Rather than from large organizations, the protests that furrowed brows at City Hall came from supersensitive individuals representing no one but themselves. These are the people who spell tolerance with a capital T and search for bigotry under every billboard. They find it impossible to judge any form of art except on the basis of whether it is "good" or "bad" for race relations.
Interestingy enough, some of the protesters were Harvard students themselves, fearful of their fellow students' reaction. Their fear betokens a strange lack of faith in the College's brand of liberal education. Evidently, they believe that the tolerance gained through constant association with Negroes in classes, dormitories, and athletics is hollow and dry. Apparently they think the views of a notoriously "liberal" faculty have had no influence. How else could one film, no matter how blatant its propaganda, effectively inject bigotry into the phlegmatically tolerant Harvard audience?
The trouble with Tolerance people is that they have too narrow an idea of the concept. To them tolerance is not the realization that there are values and goals other than their own, ones worthy of respect, indulgence, and protection. To them tolerance ends when its products approach views contrary to their own. They view every issue, be it cinema or what have you, through the same prism, a prism which blots out all but one consideration: racial tolerance.

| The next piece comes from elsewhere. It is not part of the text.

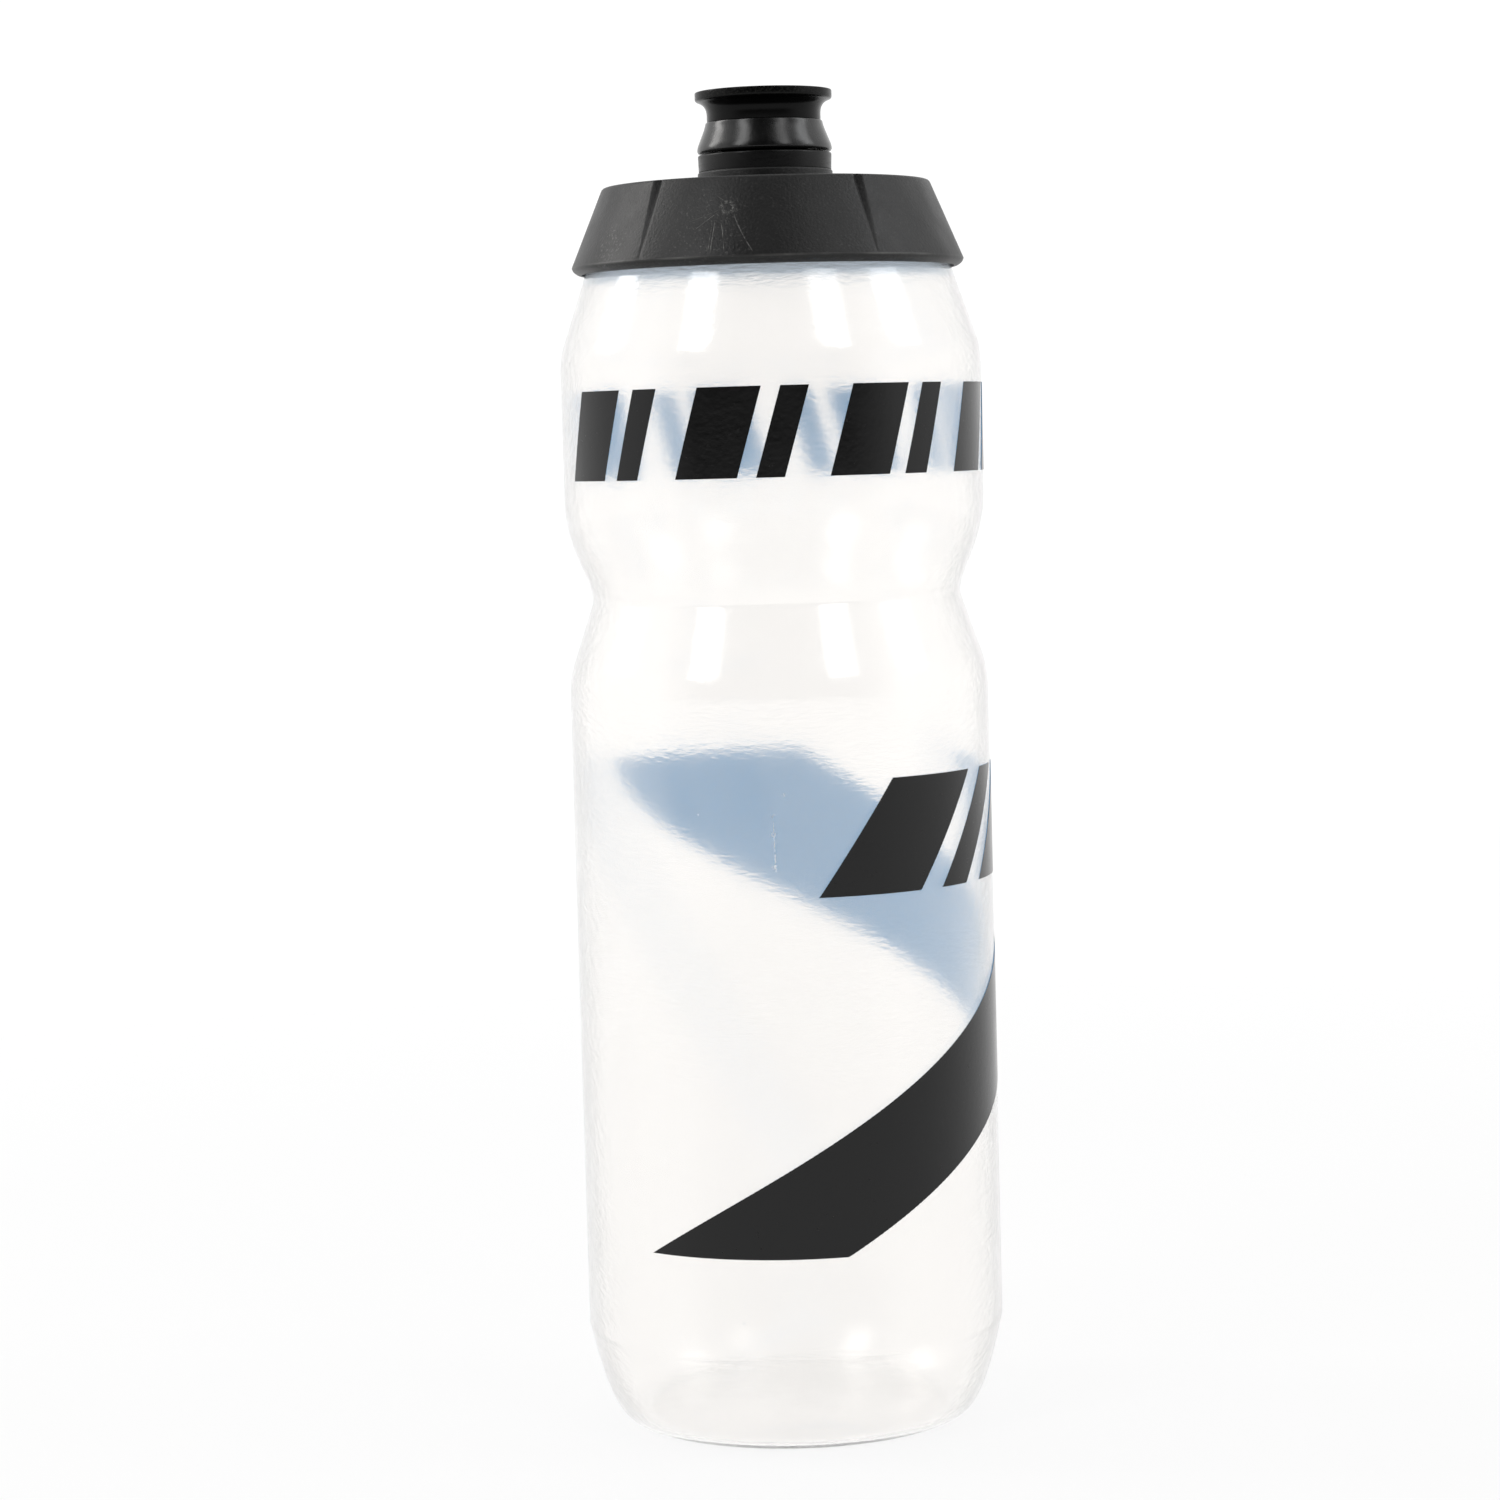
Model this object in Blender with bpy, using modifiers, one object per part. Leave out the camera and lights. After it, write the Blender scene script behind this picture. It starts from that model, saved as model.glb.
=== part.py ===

It is perhaps asking too much for city officials, who must about city-wide racial tension, as well as buck pressure groups every day, to take the broad view toward tolerance. But maybe the issue should be put in their own terms: there are many people who would like to see Birth of a Nation and judge its art and propaganda for themselves. They may not be vocal now, but a ban will surely create considerable ill-will. It will take a good deal of tolerance on their part to dilute the bitterness that comes when small groups or individuals try to force their standards of taste on others.